Processing Model: Micro-batching.

Processing DAG:

Pull: Batcher pulls up to max_batch_size (64) from Redis using XREADGROUP.

Wait: If fewer than 64 items, wait up to max_wait_ms (50ms).

Execute: Call the Blackbox GPU API with the collected array.

Fan-out: Iterate through the API response, publishing each result to the Result PubSub channel using the req_id.

ACKnowledge messages in the Redis Stream.

Technical Selection: Python with Asyncio or Go is preferred for high-concurrency coordination and low memory overhead.

Wrap Up

Advanced Topics

Trade-offs (Latency vs. Throughput): Increasing max_wait_ms improves GPU efficiency (lower cost) but increases p99 latency for users. 50ms is the "sweet spot" for real-time feel.

Reliability:

Circuit Breaker: If the GPU API returns 5xx consistently, the Batcher stops pulling from the queue to allow the GPU to recover.

Bottleneck Analysis:

Redis Centralization: Redis could become a SPOF. Mitigation: Use Redis Sentinel or Cluster with high-availability failover.

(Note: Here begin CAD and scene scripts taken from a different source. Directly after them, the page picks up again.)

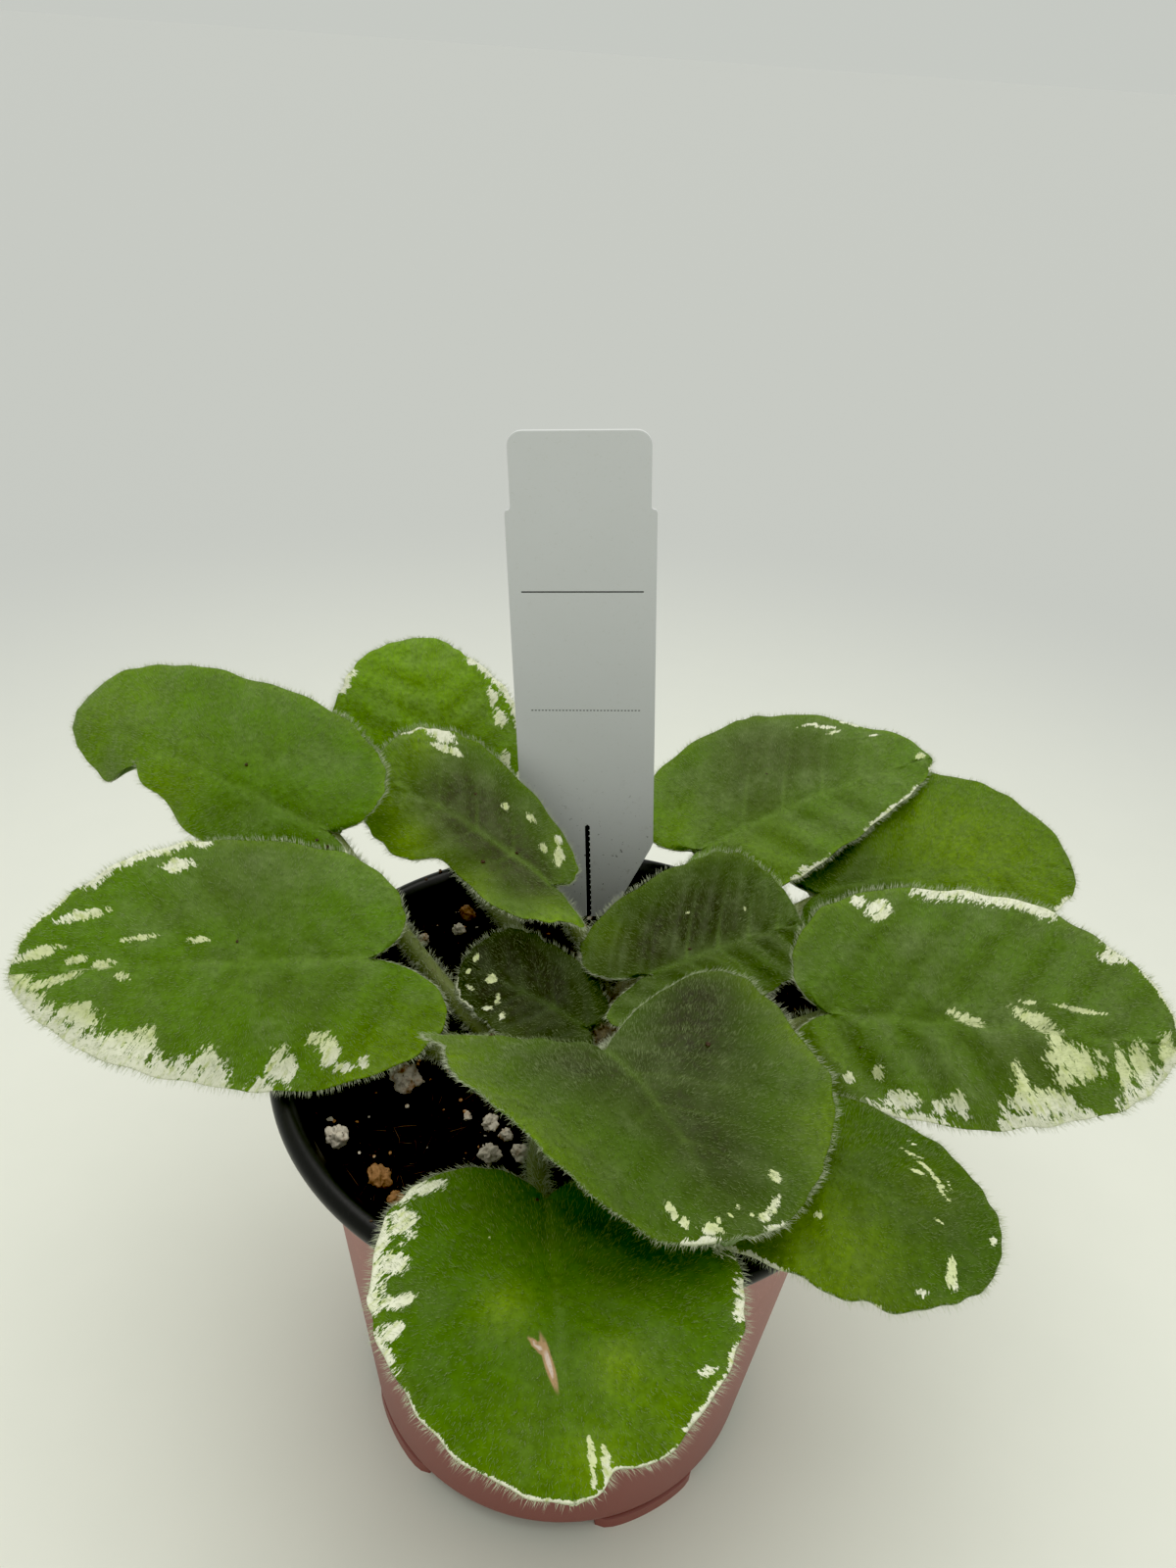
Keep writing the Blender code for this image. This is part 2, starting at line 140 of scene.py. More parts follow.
# %% Mesh tools
def mesh_object(name, points, polygons, finish=None, smooth=True):
    """An object from points in mm and a list of arrays of corners, one array for each count."""
    data = bpy.data.meshes.new(name)
    corners = np.concatenate([part.ravel() for part in polygons])
    sizes = np.concatenate([np.full(len(part), part.shape[1]) for part in polygons])
    starts = np.concatenate(([0], np.cumsum(sizes)[:-1]))
    data.vertices.add(len(points))
    data.vertices.foreach_set("co", (np.asarray(points) * MM).astype(np.float32).ravel())
    data.loops.add(len(corners))
    data.loops.foreach_set("vertex_index", corners.astype(np.int32))
    data.polygons.add(len(sizes))
    data.polygons.foreach_set("loop_start", starts.astype(np.int32))
    data.update(calc_edges=True)
    data.polygons.foreach_set("use_smooth", np.full(len(sizes), smooth))
    if finish:
        data.materials.append(finish)
    made = bpy.data.objects.new(name, data)
    scene.collection.objects.link(made)
    return made


def paint(thing, name, values):
    """Stores a number, or three, on each vertex for the materials to read."""
    values = np.asarray(values, dtype=np.float32)
    kind, field = ("FLOAT_VECTOR", "vector") if values.ndim == 2 else ("FLOAT", "value")
    made = thing.data.attributes.new(name, kind, "POINT")
    made.data.foreach_set(field, values.ravel())


def settle(thing, slot, *nodes):
    """The piece rides with the plant, and stands for these solids of the frame."""
    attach(thing, "root")
    if nodes:
        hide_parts(*nodes)
    return thing


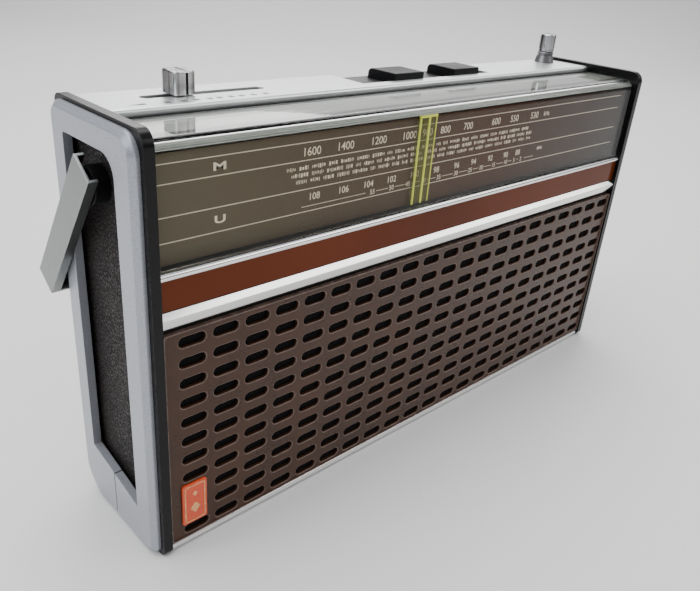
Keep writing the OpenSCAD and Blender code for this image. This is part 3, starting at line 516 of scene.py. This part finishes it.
def make_materials():
    plain = {
        "case_plastic": surface(
            "case_plastic", (0.010, 0.0095, 0.009), 0.46, grain=1500.0, relief=0.05,
            wear=(0.06, 0.056, 0.052), tone=0.7, Specular_IOR_Level=0.4),
        "plate_plastic": surface(
            "plate_plastic", (0.0045, 0.0042, 0.0045), 0.24, grain=2200.0, relief=0.004,
            wear=(0.07, 0.062, 0.055), wear_radius=0.4, tone=0.7, patch=30.0, vary=0.05,
            Specular_IOR_Level=0.2),
        "chrome_trim": surface(
            "chrome_trim", (0.88, 0.875, 0.86), 0.13, 1.0, tone=0.93, grain=700.0,
            stretch=(0.08, 1, 1), relief=0.004, vary=0.035),
        "red_gloss": surface(
            "red_gloss", (0.145, 0.031, 0.009), 0.14, tone=0.7, patch=12.0, vary=0.03,
            grain=1200.0, relief=0.002, Specular_IOR_Level=0.1),
        "grille_plastic": surface(
            "grille_plastic", (0.060, 0.024, 0.010), 0.30, tone=0.68, patch=60.0, vary=0.06,
            grain=1800.0, stretch=(0.15, 1, 1), relief=0.004, Specular_IOR_Level=0.3),
        # Painted highlight: the slot roundings and the raised grille rim are coloured lighter than the
        # grille face.
        "grille_edge": surface(
            "grille_edge", (0.15, 0.095, 0.075), 0.26, tone=0.6, patch=160.0, vary=0.08,
            grain=1500.0, relief=0.006),
        "badge_enamel": surface(
            "badge_enamel", (0.78, 0.07, 0.008), 0.16, tone=0.8, patch=200.0, vary=0.03,
            Coat_Weight=0.3, Coat_Roughness=0.05),
        "badge_gold": surface(
            "badge_gold", (0.90, 0.46, 0.20), 0.26, 0.7, tone=0.85, patch=300.0),
        "dial_black": surface(
            "dial_black", (0.008, 0.007, 0.006), 0.50, relief=0.02, tone=0.7,
            Specular_IOR_Level=0.3),
        "dial_cream": surface(
            "dial_cream", (0.92, 0.78, 0.60), 0.6, tone=0.85, patch=220.0, relief=0.002,
            Specular_IOR_Level=0.0),
        "steel": surface(
            "steel", (0.58, 0.58, 0.56), 0.34, 1.0, grain=1300.0, relief=0.01, tone=0.85),
        "white_plastic": surface(
            "white_plastic", (0.74, 0.71, 0.63), 0.42, tone=0.9, Subsurface_Weight=0.1),
        "control_black": surface(
            "control_black", (0.007, 0.007, 0.008), 0.44, grain=2000.0, relief=0.03, tone=0.7,
            wear=(0.07, 0.07, 0.07), wear_radius=0.4, wear_rough=0.3, Specular_IOR_Level=0.14),
        "collar_metal": surface(
            "collar_metal", (0.30, 0.295, 0.30), 0.36, 1.0, tone=0.7, patch=120.0),
        # Painted shadow: black for the strip that stands for the shaded groove behind the cover.
        "groove_shadow_black": surface(
            "groove_shadow_black", (0.006, 0.006, 0.006), 0.6, tone=0.7, patch=90.0, relief=0.01,
            Specular_IOR_Level=0.1),
        "liner_grey": surface(
            "liner_grey", (0.25, 0.26, 0.235), 0.4, tone=0.85, patch=90.0, relief=0.004),
        "pointer_carriage": surface(
            "pointer_carriage", (0.10, 0.11, 0.02), 0.35, tone=0.8, patch=300.0),
        "ferrite": surface("ferrite", (0.035, 0.034, 0.033), 0.55, 0.3, relief=0.06),
        "holder_plastic": surface("holder_plastic", (0.13, 0.13, 0.13), 0.5, relief=0.04),
        "contact_brass": surface(
            "contact_brass", (0.74, 0.64, 0.38), 0.32, 1.0, tone=0.7, patch=150.0),
        "magnet": surface("magnet", (0.12, 0.12, 0.125), 0.5, 0.6, relief=0.06),
        "cone_paper": surface(
            "cone_paper", (0.030, 0.027, 0.024), 0.85, grain=600.0, relief=0.15),
        "cord": surface("cord", (0.60, 0.53, 0.38), 0.7, grain=2500.0, relief=0.08),
        "handle_metal": surface(
            "handle_metal", (0.27, 0.285, 0.28), 0.36, 1.0, tone=0.86, grain=1200.0,
            stretch=(1, 1, 0.05), relief=0.008, wear=(0.92, 0.93, 0.93), wear_rough=0.15),
    }
    special = {
        "top_aluminium": brushed_aluminium(),
        # The dark and bright streak colours of both chromes are partly a painted reflection.
        "antenna_chrome": chrome_streaks_painted_reflection(
            "antenna_chrome", (0.06, 0.058, 0.056), (0.72, 0.72, 0.73), 0.12, 330.0),
        "chrome_plastic": chrome_streaks_painted_reflection(
            "chrome_plastic", (0.26, 0.245, 0.24), (0.62, 0.62, 0.63), 0.22, 420.0),
        "silver_frame": silver_paint(),
        "leatherette": leatherette(),
        "grille_fabric": grille_weave(),
        "clear_acrylic": clear_acrylic(),
        "pointer_acrylic": pointer_clear(),
        "pointer_edge": pointer_edge_painted_glow(),
        "dial_print": dial_background_painted_reflection(),
        "copper_wire": copper_winding(),
        "cell_wrap": cell_jacket(),
        "components": component_mix(),
        "board_laminate": board_laminate(),
    }
    return {**plain, **special}


MATERIALS = make_materials()


# ---- Carried-over CAD nodes ------------------------------------------------------------

# Width of the rounding on each node's edges, in millimetres
EDGE_ROUNDING = {
    "left_side_frame": 1.3, "right_side_frame": 1.3, "left_end_plate": 0.75,
    "right_end_plate": 0.75, "top_plate": 0.18, "top_frame": 0.2, "dial_cover": 0.22,
    "key_left": 0.45, "key_right": 0.45, "handle_strap": 0.22, "handle_grip": 0.5,
    "handle_end_blocks": 0.35, "trim_bar_upper": 0.12, "trim_bar_middle": 0.14,
    "trim_bar_lower": 0.15, "gloss_band": 0.15,
    "rear_cover": 0.3, "battery_door": 0.3, "tuning_knob": 0.3, "case_screws": 0.15,
    "earphone_socket": 0.3, "tuning_capacitor": 0.4,
    "board_components": 0.4, "key_switch_unit": 0.3, "volume_slider_unit": 0.3,
}


def soften(obj, width):
    """Rounds a CAD node's hard edges with modifiers, leaving its mesh as it is."""
    weld = obj.modifiers.new("weld", "WELD")
    weld.merge_threshold = 1e-6
    flats = obj.modifiers.new("flats", "DECIMATE")
    flats.decimate_type = "DISSOLVE"
    flats.angle_limit = math.radians(0.6)
    bevel = obj.modifiers.new("edges", "BEVEL")
    bevel.width = width * MM
    bevel.segments = 3
    bevel.limit_method = "ANGLE"
    bevel.angle_limit = math.radians(28)
    bevel.use_clamp_overlap = True
    normals = obj.modifiers.new("normals", "WEIGHTED_NORMAL")
    normals.keep_sharp = False
    normals.weight = 60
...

Result Fan-out: If 100 Gateway nodes are all listening to one Pub/Sub channel, they each process every message. Optimization: Each Gateway node listens to its own unique channel (e.g., results:gateway_001) and the Batcher routes results accordingly.

Security: Data is ephemeral; Redis is configured with no-persistence to maximize speed and ensure no PII leaks into disk snapshots.